Format-specific input options

There are no GeoParquet-specific -i options.

Format-specific output options

  • compression=snappy|zstd|none — select Parquet column compression. The default is snappy. Use none to write uncompressed Parquet data. Snappy is designed for fast compression and decompression at moderate compression ratios. ZSTD is slower to compress but typically produces smaller files and is often preferred when file size matters more than write speed (e.g. files published for download or stored in a cloud bucket).
  • level= — set the ZSTD compression level when using compression=zstd. Valid values are integers from 1 to 22. If omitted, the ZSTD library default is used.

Practical notes

  • Mapshaper imports one geometry column per file (the GeoParquet primary_column when present). Additional geometry columns are currently ignored.
  • Mapshaper writes a single WKB geometry column named geometry.
  • There is no fixed maximum GeoParquet file size.
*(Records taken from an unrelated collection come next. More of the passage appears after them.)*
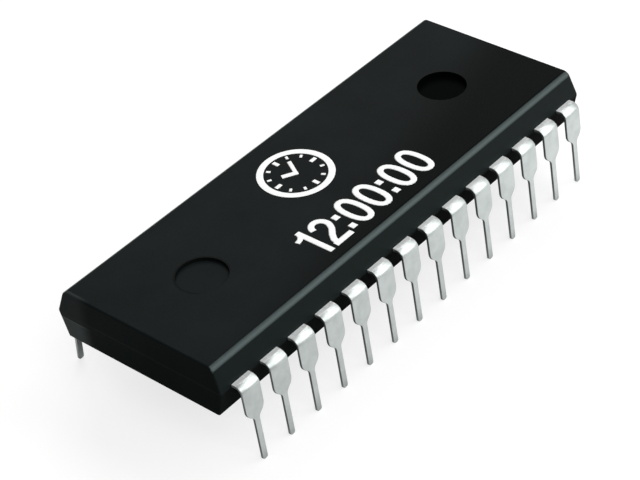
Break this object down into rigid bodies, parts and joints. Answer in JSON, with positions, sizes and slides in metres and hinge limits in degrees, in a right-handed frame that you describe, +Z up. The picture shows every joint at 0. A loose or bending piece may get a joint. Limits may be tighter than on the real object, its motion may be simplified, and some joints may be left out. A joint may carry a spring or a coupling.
{
  "type": "real-time clock memory chip",
  "caption": "Long flat moulded chip package with drafted sides, round ejector recesses in its top and a row of bent flat pins down each long side.",
  "frame": {"origin": "middle of the footprint, on the plane of the pin tips", "axes": "+X along the package away from the end with the first pin, +Z up out of the top face, the first pin on the -Y side"},
  "size_m": [0.0366, 0.0162, 0.0076],
  "materials": {
    "moulded_epoxy": "matt as moulded from a spark-eroded tool",
    "tinned_lead": "satin tin plate",
    "lead_frame_alloy": "rolled copper alloy",
    "silver_adhesive": "cured silver-filled adhesive",
    "silicon": "polished and passivated",
    "gold_wire": "drawn",
    "marking_ink": "pad-printed ink"
  },
  "bodies": {
    "root": {"package_body": "moulded_epoxy", "lead_01": "tinned_lead", "lead_02": "tinned_lead", "lead_03": "tinned_lead", "lead_04": "tinned_lead", "lead_05": "tinned_lead", "lead_06": "tinned_lead", "lead_07": "tinned_lead", "lead_08": "tinned_lead", "lead_09": "tinned_lead", "lead_10": "tinned_lead", "lead_11": "tinned_lead", "lead_12": "tinned_lead", "lead_13": "tinned_lead", "lead_14": "tinned_lead", "lead_15": "tinned_lead", "lead_16": "tinned_lead", "lead_17": "tinned_lead", "lead_18": "tinned_lead", "lead_19": "tinned_lead", "lead_20": "tinned_lead", "lead_21": "tinned_lead", "lead_22": "tinned_lead", "lead_23": "tinned_lead", "lead_24": "tinned_lead", "lead_25": "tinned_lead", "lead_26": "tinned_lead", "lead_27": "tinned_lead", "lead_28": "tinned_lead", "die_pad": "lead_frame_alloy", "die_attach": "silver_adhesive", "silicon_die": "silicon", "bond_wires": "gold_wire"}
  },
  "joints": []
}
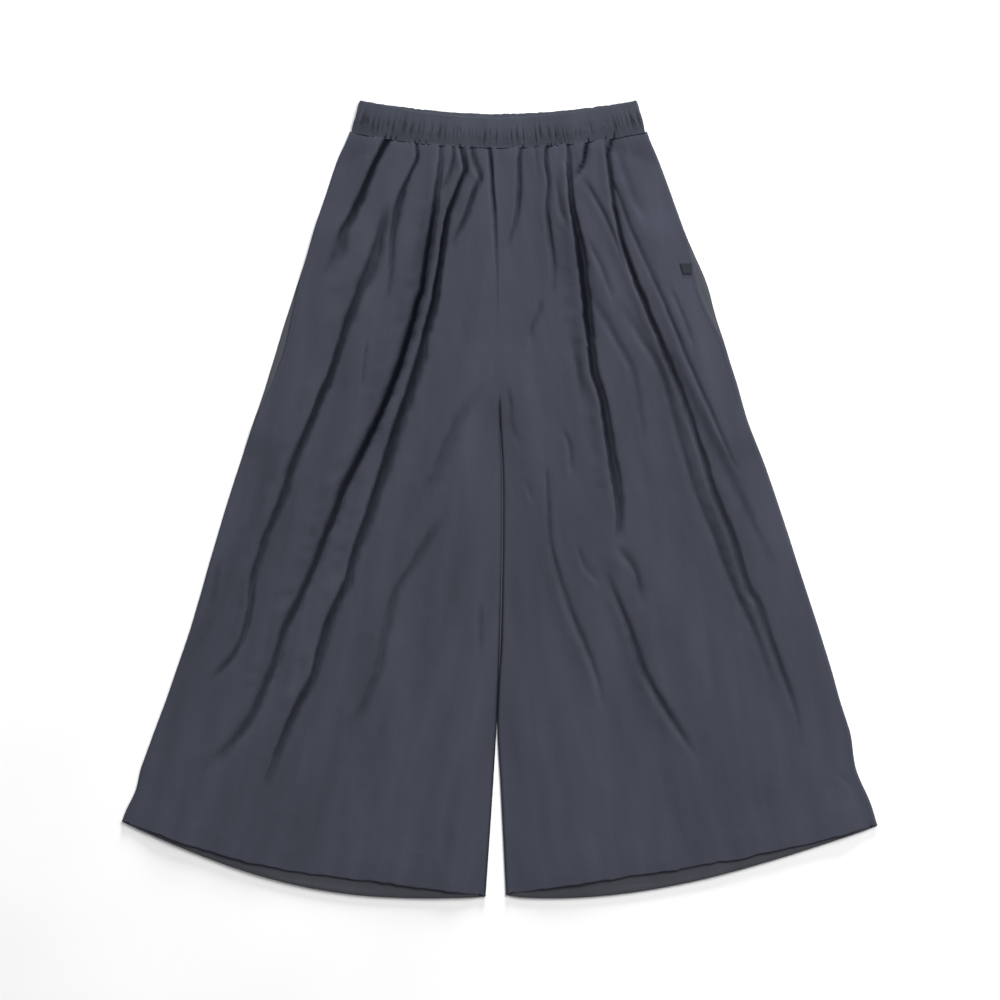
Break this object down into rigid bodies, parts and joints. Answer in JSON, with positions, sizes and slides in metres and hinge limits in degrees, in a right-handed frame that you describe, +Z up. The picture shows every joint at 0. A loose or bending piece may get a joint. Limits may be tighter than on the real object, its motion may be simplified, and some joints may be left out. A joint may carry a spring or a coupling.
{
  "type": "wide-leg trousers",
  "caption": "Cropped wide-leg pull-on trousers with a gathered elastic waistband and side-seam pockets, laid flat with the front up.",
  "frame": {"origin": "the middle of the garment's outline, on the surface it lies on", "axes": "+X to the wearer's left, +Y from the hems to the waist, +Z up from the surface, out of the front"},
  "size_m": [0.8462, 0.8921, 0.0118],
  "materials": {
    "cloth": "slate grey crisp plain-weave nylon, matt with a faint sheen",
    "band": "the same cloth, gathered over elastic",
    "facing": "the same cloth, matt inner side",
    "tab": "blank dark woven tape"
  },
  "bodies": {
    "root": {"waistband": "band", "front_right": "cloth", "front_left": "cloth", "back_right": "cloth", "back_left": "cloth", "pocket_facing_right": "facing", "pocket_facing_left": "facing", "pocket_tab": "tab"}
  },
  "joints": []
}
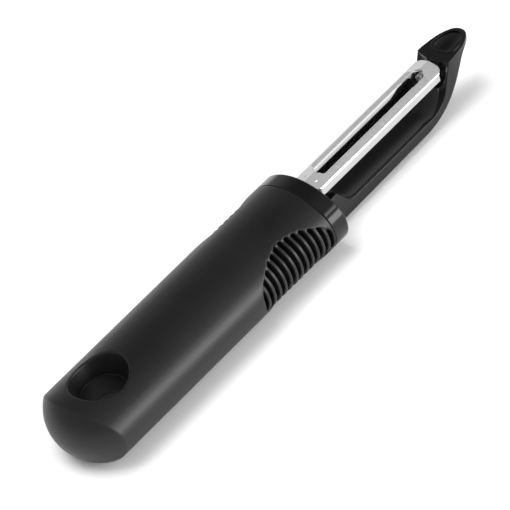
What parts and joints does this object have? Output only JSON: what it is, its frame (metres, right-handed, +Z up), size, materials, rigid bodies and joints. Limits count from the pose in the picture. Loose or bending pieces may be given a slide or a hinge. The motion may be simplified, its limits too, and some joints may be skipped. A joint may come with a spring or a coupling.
{
  "type": "vegetable peeler",
  "caption": "Swivel vegetable peeler with a soft oval grip, finned finger pads, hanging hole, bow-shaped guard frame, scoop tip and slotted steel blade",
  "frame": {"origin": "bottom centre of the whole tool, on the belly of the grip", "axes": "+X from the rear of the grip to the scoop tip, +Z up on the side the blade faces, +Y to the left when looking along +X"},
  "size_m": [0.185, 0.0324, 0.0218],
  "materials": {
    "soft_grip": "soft matte",
    "grip_core": "satin",
    "collar": "semi-gloss",
    "guard_frame": "semi-gloss",
    "blade": "polished with ground edges",
    "rear_pivot_pin": "satin",
    "front_pivot_pin": "satin"
  },
  "bodies": {
    "handle": {"soft_grip": "soft_grip", "grip_core": "grip_core", "collar": "collar", "guard_frame": "guard_frame", "rear_pivot_pin": "rear_pivot_pin", "front_pivot_pin": "front_pivot_pin"},
    "swivel_blade": {"blade": "blade"}
  },
  "joints": [
    {"name": "blade_swivel", "type": "hinge", "parent": "handle", "child": "swivel_blade", "pos_m": [0.0473, 0, 0.0155], "axis": [1, 0, 0], "range_deg": [-25, 25]}
  ]
}
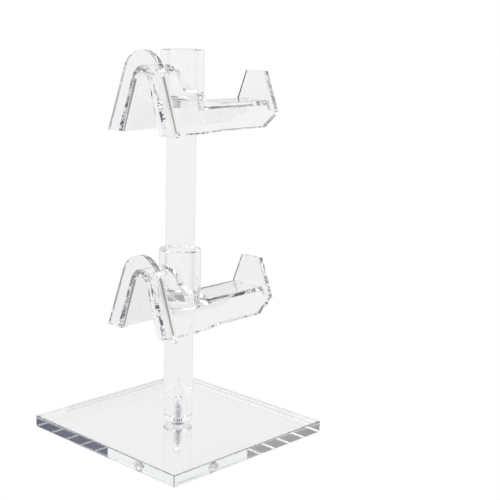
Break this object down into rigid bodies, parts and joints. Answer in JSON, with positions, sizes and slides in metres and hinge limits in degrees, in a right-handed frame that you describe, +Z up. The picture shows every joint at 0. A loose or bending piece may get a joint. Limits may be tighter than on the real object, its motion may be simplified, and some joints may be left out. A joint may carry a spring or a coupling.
{
  "type": "eyeglass display rack",
  "caption": "Clear acrylic countertop stand that holds pairs of eyeglasses one above the other on nose-shaped saddles that swivel on a round post.",
  "frame": {"origin": "centre of the base plate's underside, on the axis of the post", "axes": "+Z up along the post; the rack faces -Y, so the saddles and their flanges point to -Y and the arms run back to +Y"},
  "size_m": [0.085, 0.0874, 0.158],
  "materials": {
    "base_acrylic": "clear cast acrylic sheet, polished edges",
    "post_acrylic": "clear extruded acrylic rod, glossy",
    "moulded_acrylic": "clear injection-moulded acrylic, glossy",
    "screw_steel": "zinc-plated steel"
  },
  "bodies": {
    "stand": {"base_plate": "base_acrylic", "post": "post_acrylic", "base_screw": "screw_steel"},
    "lower_swivel": {"lower_holder": "moulded_acrylic"},
    "upper_swivel": {"upper_holder": "moulded_acrylic"}
  },
  "joints": [
    {"name": "lower_holder_swivel", "type": "hinge", "parent": "stand", "child": "lower_swivel", "pos_m": [0, 0, 0.046], "axis": [0, 0, 1], "continuous": true},
    {"name": "upper_holder_swivel", "type": "hinge", "parent": "stand", "child": "upper_swivel", "pos_m": [0, 0, 0.126], "axis": [0, 0, 1], "continuous": true}
  ]
}
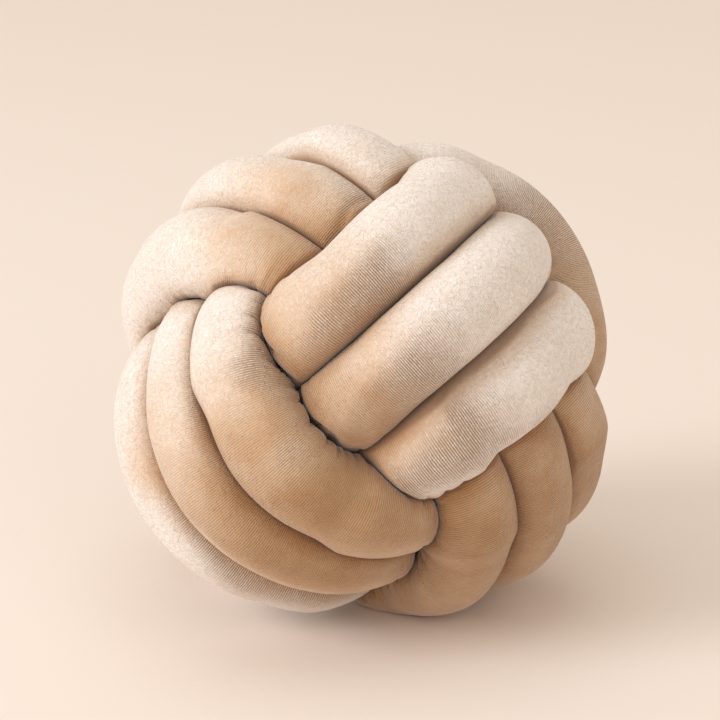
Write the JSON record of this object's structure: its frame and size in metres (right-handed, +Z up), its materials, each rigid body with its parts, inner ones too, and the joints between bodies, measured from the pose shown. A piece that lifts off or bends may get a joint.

Limits are memory-driven:
    • In the regular CLI, the limit is your Node heap. For very large files, use mapshaper-xl, which starts with an 8 GB heap by default (and can be increased, e.g. mapshaper-xl 16gb ...).
    • In the web app, very large imports (often in the hundreds of MB, depending on browser/device) can run out of memory and crash the tab. For large GeoParquet files, prefer the CLI / mapshaper-xl.